Existem situações dramáticas,
em que a mãe não tem condições socioeconômicas, saúde mental ou ambiente
familiar adequados, e procura um médico para realizar um aborto. O médico vai
continuar em conflito porque lei não mudou" Mauro
Aranha, presidente do Cremesp
Para
ele, contudo, a decisão recende do STF abre uma perspectiva promissora.
"Toda criminalização que envolve a saúde afasta os pacientes do médico, e
isso em si é um grande dano". Aranha defende tirar a questão do campo do
crime e colocar no campo da saúde, dos direitos sociais e dos direitos humanos.
"O que não significa que se deva banalizar o aborto. Uma nova lei deve ser
discutida por todos os envolvidos, principalmente as mulheres",
completa.
O que faltaria para a descriminalização ser
geral?
Existem
dois caminhos para que o aborto no início da gravidez seja descriminalizado
definitivamente no Brasil. Um seria por meio da criação de nova lei pelo
Congresso que reformasse o Código Penal. A outra seria com o STF decidindo em
plenário que o aborto em tais condições não é crime.
Para isso, é necessário que
uma entidade com legitimidade para entrar com ações no STF leve os ministros a
debaterem o aborto. Um exemplo é o julgamento no Supremo da possibilidade
de aborto para mulheres infectadas pelo vírus da zika.

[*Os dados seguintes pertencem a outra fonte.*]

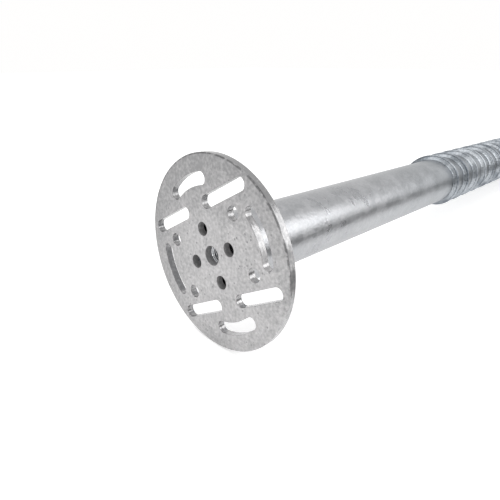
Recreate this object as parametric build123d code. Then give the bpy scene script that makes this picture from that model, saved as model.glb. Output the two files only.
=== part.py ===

A
questão levada à Corte pela Anadep (Associação Nacional dos Defensores
Públicos), que questiona as políticas públicas do governo federal na
assistência a crianças com microcefalia, má-formação provocada pelo vírus.
O
STF também poderia editar uma "súmula vinculante", decidindo que o
aborto no início da gravidez é legal em todos os casos, se houver muitas
decisões e habeas corpus nesse sentido. Em todos os casos, o STF precisaria
entender que o Código Penal vai contra direitos fundamentais presentes na
Constituição, como fez o ministro Barroso nesse caso específico.